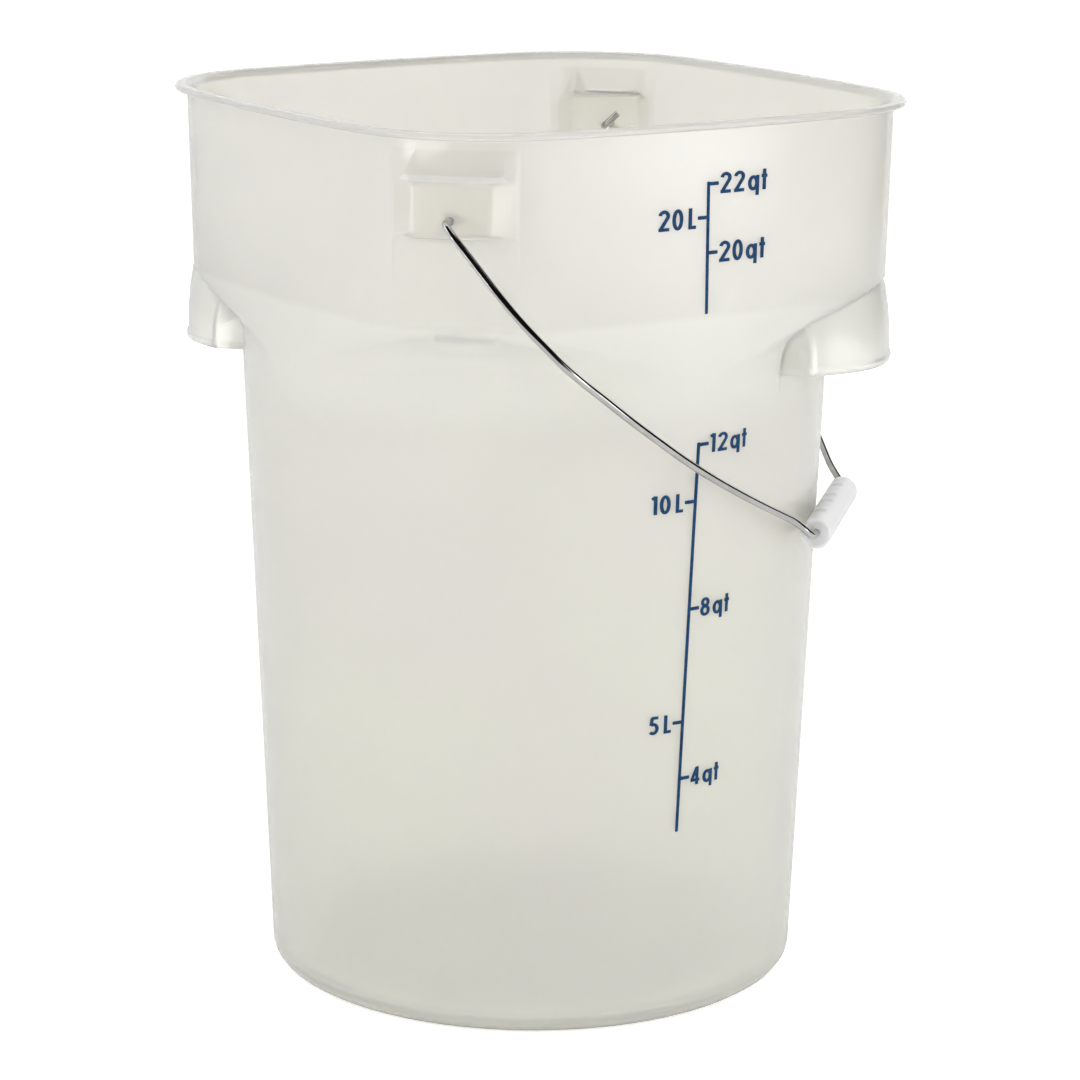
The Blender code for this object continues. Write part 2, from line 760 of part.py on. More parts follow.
def main() -> None:
    """Build the pail."""
    clear_scene()
    plastic = make_material("natural_polypropylene", (0.80, 0.80, 0.76), 0.35, 0.0, 0.15)
    steel = make_material("plated_steel_wire", (0.62, 0.62, 0.60), 0.18, 1.0)
    grip_plastic = make_material("grip_plastic", (0.80, 0.78, 0.84), 0.30, 0.0, 0.20)
    make_container(plastic)
    pivot = bpy.data.objects.new("bail_pivot", None)
    pivot.location = (0, 0, PIVOT_HEIGHT)
    pivot.rotation_euler = (0, -hang_angle(), 0)
    bpy.context.scene.collection.objects.link(pivot)
    make_bail_wire(pivot, steel)
    grip, helpers, inner = make_bail_grip(pivot, grip_plastic)
    hollow_grip(grip, helpers, inner, pivot)
    bpy.context.view_layer.update()


main()
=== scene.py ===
"""Dressed scene of a food storage pail.

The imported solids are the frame. The pail's moulding, its bail and its grip are dressed over them, the measuring scale
is printed on the wall, and a plain studio stands round the whole. Every length is in metres, +Z is up, and the four
corners of the square top lie on the X and Y axes.
"""

from __future__ import annotations

import functools
import logging
import math
from dataclasses import dataclass
from enum import Enum

import bmesh
import bpy
from bpy.types import ID, Material, Node, NodeSocket, NodeTree, Object
from mathutils import Euler, Matrix, Vector
from mathutils.bvhtree import BVHTree
from mathutils.geometry import delaunay_2d_cdt

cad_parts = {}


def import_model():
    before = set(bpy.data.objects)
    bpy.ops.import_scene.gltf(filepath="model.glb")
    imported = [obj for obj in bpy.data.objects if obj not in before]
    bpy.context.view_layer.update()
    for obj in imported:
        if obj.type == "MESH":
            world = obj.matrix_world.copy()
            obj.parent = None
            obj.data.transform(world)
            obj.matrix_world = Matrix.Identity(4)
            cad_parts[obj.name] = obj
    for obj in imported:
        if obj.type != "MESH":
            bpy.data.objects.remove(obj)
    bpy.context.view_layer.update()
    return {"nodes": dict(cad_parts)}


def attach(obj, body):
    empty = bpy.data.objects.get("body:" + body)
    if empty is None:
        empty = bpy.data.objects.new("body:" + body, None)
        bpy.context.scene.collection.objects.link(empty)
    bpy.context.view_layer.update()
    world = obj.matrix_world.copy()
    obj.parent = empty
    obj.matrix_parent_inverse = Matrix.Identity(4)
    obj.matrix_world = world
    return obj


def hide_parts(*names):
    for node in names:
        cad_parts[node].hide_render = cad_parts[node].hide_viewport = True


LOG = logging.getLogger("pail")

MERGE_DISTANCE = 1e-5
FACE_WEIGHT = 90
SAME_POINT = 1e-9
MITRE_LIMIT = 0.5
CORNERS = ((-1, -1), (1, -1), (1, 1), (-1, 1))
CAP_REACH = 0.5
CAP_WIDTH = 0.6

Spot = tuple[float, float]
Place = tuple[float, float, float]
Colour = tuple[float, float, float]
Shapes = list[list[Spot]]


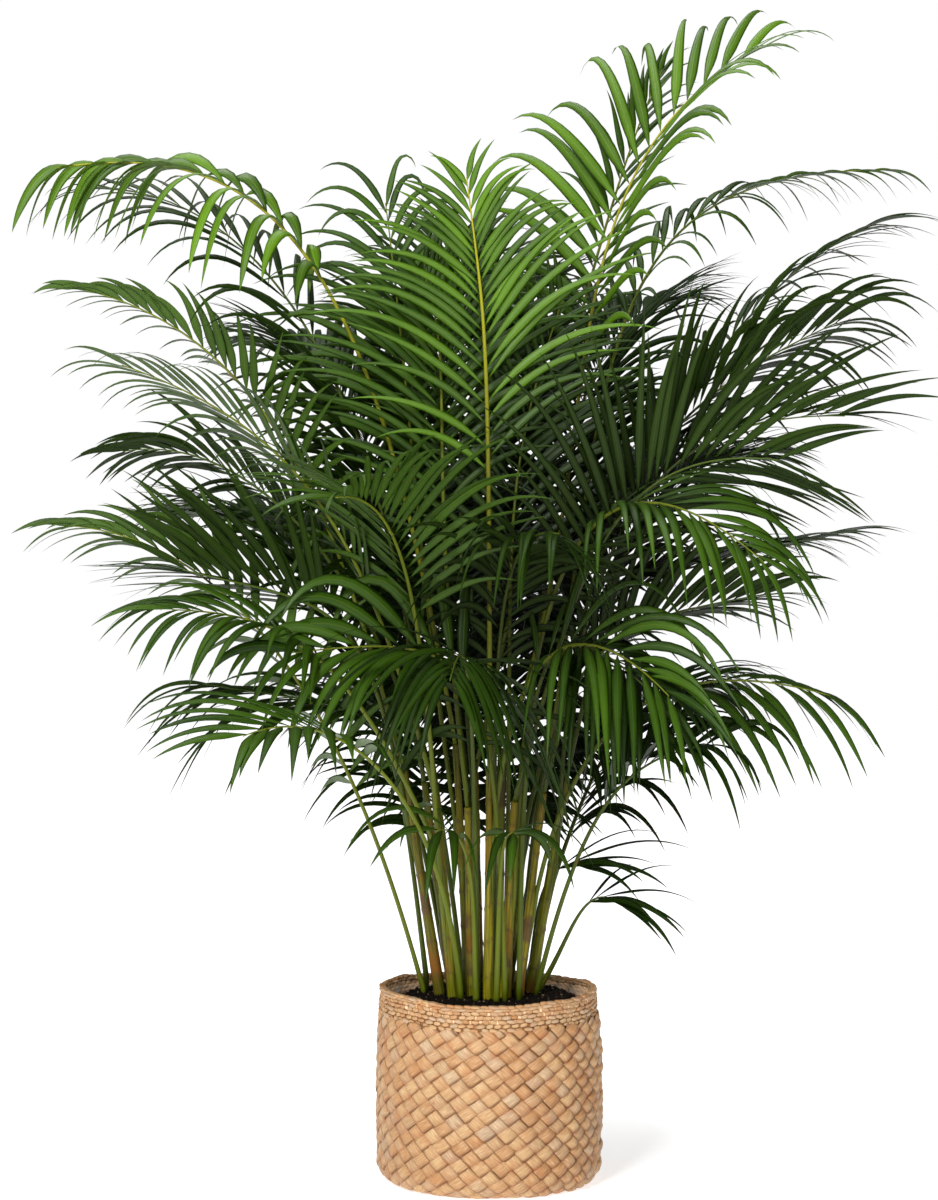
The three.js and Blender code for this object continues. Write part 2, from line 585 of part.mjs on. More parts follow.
function place(name, manifold, look) {
  const mesh = manifold.getMesh();
  const geometry = new THREE.BufferGeometry();
  geometry.setAttribute('position', new THREE.BufferAttribute(mesh.vertProperties, 3));
  geometry.setIndex(new THREE.BufferAttribute(mesh.triVerts, 1));
  const material = new THREE.MeshStandardMaterial({ ...looks[look], metalness: 0 });
  const body = new THREE.Mesh(geometry, material);
  body.name = name;
  group.add(body);
}

// What already stands, with the box each solid fills
const standing = [];

function keep(manifold, owner) {
  const { min, max } = manifold.boundingBox();
  standing.push({ manifold, owner, min, max });
}

function touches(candidate, owner) {
  const { min, max } = candidate.boundingBox();
  const near = standing.filter((other) => other.owner !== owner
    && [0, 1, 2].every((axis) => other.min[axis] < max[axis] && other.max[axis] > min[axis]));
  return near.some((other) => !candidate.intersect(other.manifold).isEmpty());
}

// Ways to shift a leaflet that would touch something, tried in turn before it is left out
const changes = [
  { length: 1, lift: 0 },
  { length: 1, lift: 14 },
  { length: 1, lift: -14 },
  { length: 0.8, lift: 0 },
  { length: 0.8, lift: 22 },
  { length: 0.8, lift: -22 },
  { length: 0.6, lift: 0 },
  { length: 0.6, lift: 20 },
];

place('basket', basketSolid(), 'basket');
place('film', filmSolid(), 'film');
place('soil', soilSolid(), 'soil');
stems.forEach((stem, i) => {
  const cane = stemSolid(stem);
  keep(cane, 'stem');
  place(`stem_${String(i + 1).padStart(2, '0')}`, cane, 'stem');
});

const curves = layRibs();
const ribs = fronds.map((frond, n) => {
  const rib = ribSolid(curves[n], frond);
  keep(rib, frond.name);
  return rib;
});

fronds.forEach((frond, n) => {
  const leaflets = [];
  const seed = n * 31;
  for (let k = 0; k < ask(frond, 'pairs'); k += 1) {
    for (const hand of [-1, 1]) {
      for (const change of changes) {
        const line = leafletLine(frond, curves[n], seed, k, hand, change);
        if (!touches(leafletSolid(line, leafletClearance), frond.name)) {
          leaflets.push(leafletSolid(line, 0));
          break;
        }
      }
    }
  }
  leaflets.forEach((leaflet) => keep(leaflet, frond.name));
  const whole = leaflets.reduce((sum, leaflet) => sum.add(leaflet), ribs[n]);
  place(`frond_${frond.name}`, whole, frond.tone);
});

export default group;
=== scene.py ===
import math

import bmesh
import bpy
import numpy as np
from mathutils import Matrix, Vector


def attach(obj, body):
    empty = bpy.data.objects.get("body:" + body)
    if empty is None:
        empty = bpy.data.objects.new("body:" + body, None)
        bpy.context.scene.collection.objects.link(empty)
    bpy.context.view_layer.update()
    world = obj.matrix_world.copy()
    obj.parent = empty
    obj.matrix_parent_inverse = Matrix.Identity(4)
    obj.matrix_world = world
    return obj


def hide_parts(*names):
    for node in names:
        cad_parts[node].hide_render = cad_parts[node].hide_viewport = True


# An areca palm in a round plaited basket: lengths in millimetres, turned to metres where a mesh is made
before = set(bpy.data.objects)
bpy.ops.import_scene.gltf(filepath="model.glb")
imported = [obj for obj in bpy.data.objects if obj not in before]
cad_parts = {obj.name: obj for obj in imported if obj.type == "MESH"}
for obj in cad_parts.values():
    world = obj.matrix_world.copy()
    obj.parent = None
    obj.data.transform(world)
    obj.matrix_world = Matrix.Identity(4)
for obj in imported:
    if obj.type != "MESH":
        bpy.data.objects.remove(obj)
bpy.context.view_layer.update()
mm = 0.001
print("frame loaded, nodes:", len(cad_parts))


# Meshes

def templateOf(bm):
    bmesh.ops.recalc_face_normals(bm, faces=bm.faces[:])
    bm.verts.index_update()
    points = np.array([v.co[:] for v in bm.verts])
    corners = np.array([v.index for f in bm.faces for v in f.verts])
    sizes = np.array([len(f.verts) for f in bm.faces])
    bm.free()
    return points, corners, sizes


def bladeTemplate(rows, columns, pointed=False):
    # a flat closed strip: x from -1 to 1 across, y from 0 to 1 along, z 1 on top and -1 underneath
    bm = bmesh.new()
    bmesh.ops.create_grid(bm, x_segments=columns, y_segments=rows, size=1)
    top = bm.verts[:]
    copy = bmesh.ops.duplicate(bm, geom=bm.verts[:] + bm.edges[:] + bm.faces[:])
    under = [g for g in copy["geom"] if isinstance(g, bmesh.types.BMVert)]
    for side, verts in ((1, top), (-1, under)):
        for v in verts:
            x, y = v.co.x, (v.co.y + 1) / 2
            atEnd = y < 1e-4 or y > 1 - 1e-4
            edge = atEnd or abs(x) > 1 - 1e-4
            v.co = (0 if atEnd and pointed else x, y, 0 if edge else side)
    bmesh.ops.remove_doubles(bm, verts=bm.verts[:], dist=1e-5)
    return templateOf(bm)


def rodTemplate(rings, sides):
    # a closed rod of radius 1 round the y axis, y from 0 to 1
    bm = bmesh.new()
    bmesh.ops.create_cone(bm, cap_ends=True, segments=sides, radius1=1, radius2=1, depth=1)
    long = [e for e in bm.edges if abs(e.verts[0].co.z - e.verts[1].co.z) > 0.5]
    bmesh.ops.subdivide_edges(bm, edges=long, cuts=rings - 2, use_grid_fill=True)
    bmesh.ops.rotate(bm, verts=bm.verts[:], matrix=Matrix.Rotation(-math.pi / 2, 3, "X"))
    bmesh.ops.translate(bm, verts=bm.verts[:], vec=(0, 0.5, 0))
    return templateOf(bm)


def grainTemplate(around, tall):
    bm = bmesh.new()
    bmesh.ops.create_uvsphere(bm, u_segments=around, v_segments=tall, radius=1)
    return templateOf(bm)


def crumbTemplate():
    bm = bmesh.new()
    bmesh.ops.create_icosphere(bm, subdivisions=1, radius=1)
    return templateOf(bm)


def placeObject(name, data):
    placed = bpy.data.objects.new(name, data)
    bpy.context.collection.objects.link(placed)
    return placed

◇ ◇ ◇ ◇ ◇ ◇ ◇

What is expected
Copy every line of the records above that holds the word "code".

The response
The Blender code for this object continues. Write part 2, from line 760 of part.py on. More parts follow.
The three.js and Blender code for this object continues. Write part 2, from line 585 of part.mjs on. More parts follow.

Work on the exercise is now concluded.